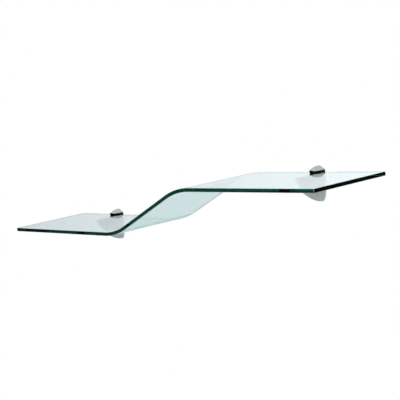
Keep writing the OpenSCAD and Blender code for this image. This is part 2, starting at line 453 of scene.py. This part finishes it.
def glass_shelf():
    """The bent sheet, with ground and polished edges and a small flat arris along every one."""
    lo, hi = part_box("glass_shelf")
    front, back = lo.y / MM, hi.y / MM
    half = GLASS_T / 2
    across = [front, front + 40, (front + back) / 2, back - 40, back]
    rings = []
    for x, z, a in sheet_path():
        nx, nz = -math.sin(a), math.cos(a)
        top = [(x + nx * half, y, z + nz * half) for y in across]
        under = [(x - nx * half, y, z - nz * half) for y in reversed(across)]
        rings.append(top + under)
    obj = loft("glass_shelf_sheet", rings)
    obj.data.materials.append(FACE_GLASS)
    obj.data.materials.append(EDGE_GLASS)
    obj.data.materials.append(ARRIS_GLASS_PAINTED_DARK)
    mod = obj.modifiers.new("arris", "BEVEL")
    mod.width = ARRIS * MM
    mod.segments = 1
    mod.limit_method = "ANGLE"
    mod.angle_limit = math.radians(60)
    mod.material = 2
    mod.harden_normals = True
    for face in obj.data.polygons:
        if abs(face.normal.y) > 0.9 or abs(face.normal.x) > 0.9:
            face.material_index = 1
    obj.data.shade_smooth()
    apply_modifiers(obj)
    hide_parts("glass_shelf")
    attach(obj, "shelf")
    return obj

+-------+

» What you should do: Please repeat the material above, word for word and in full.

» Correct result:
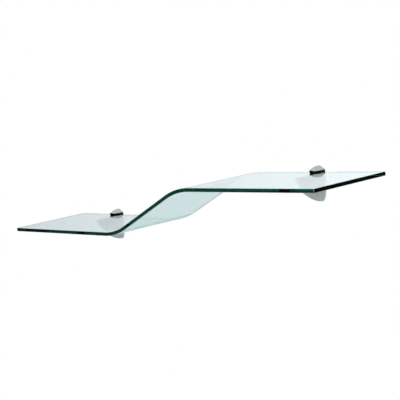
Keep writing the OpenSCAD and Blender code for this image. This is part 2, starting at line 453 of scene.py. This part finishes it.
def glass_shelf():
    """The bent sheet, with ground and polished edges and a small flat arris along every one."""
    lo, hi = part_box("glass_shelf")
    front, back = lo.y / MM, hi.y / MM
    half = GLASS_T / 2
    across = [front, front + 40, (front + back) / 2, back - 40, back]
    rings = []
    for x, z, a in sheet_path():
        nx, nz = -math.sin(a), math.cos(a)
        top = [(x + nx * half, y, z + nz * half) for y in across]
        under = [(x - nx * half, y, z - nz * half) for y in reversed(across)]
        rings.append(top + under)
    obj = loft("glass_shelf_sheet", rings)
    obj.data.materials.append(FACE_GLASS)
    obj.data.materials.append(EDGE_GLASS)
    obj.data.materials.append(ARRIS_GLASS_PAINTED_DARK)
    mod = obj.modifiers.new("arris", "BEVEL")
    mod.width = ARRIS * MM
    mod.segments = 1
    mod.limit_method = "ANGLE"
    mod.angle_limit = math.radians(60)
    mod.material = 2
    mod.harden_normals = True
    for face in obj.data.polygons:
        if abs(face.normal.y) > 0.9 or abs(face.normal.x) > 0.9:
            face.material_index = 1
    obj.data.shade_smooth()
    apply_modifiers(obj)
    hide_parts("glass_shelf")
    attach(obj, "shelf")
    return obj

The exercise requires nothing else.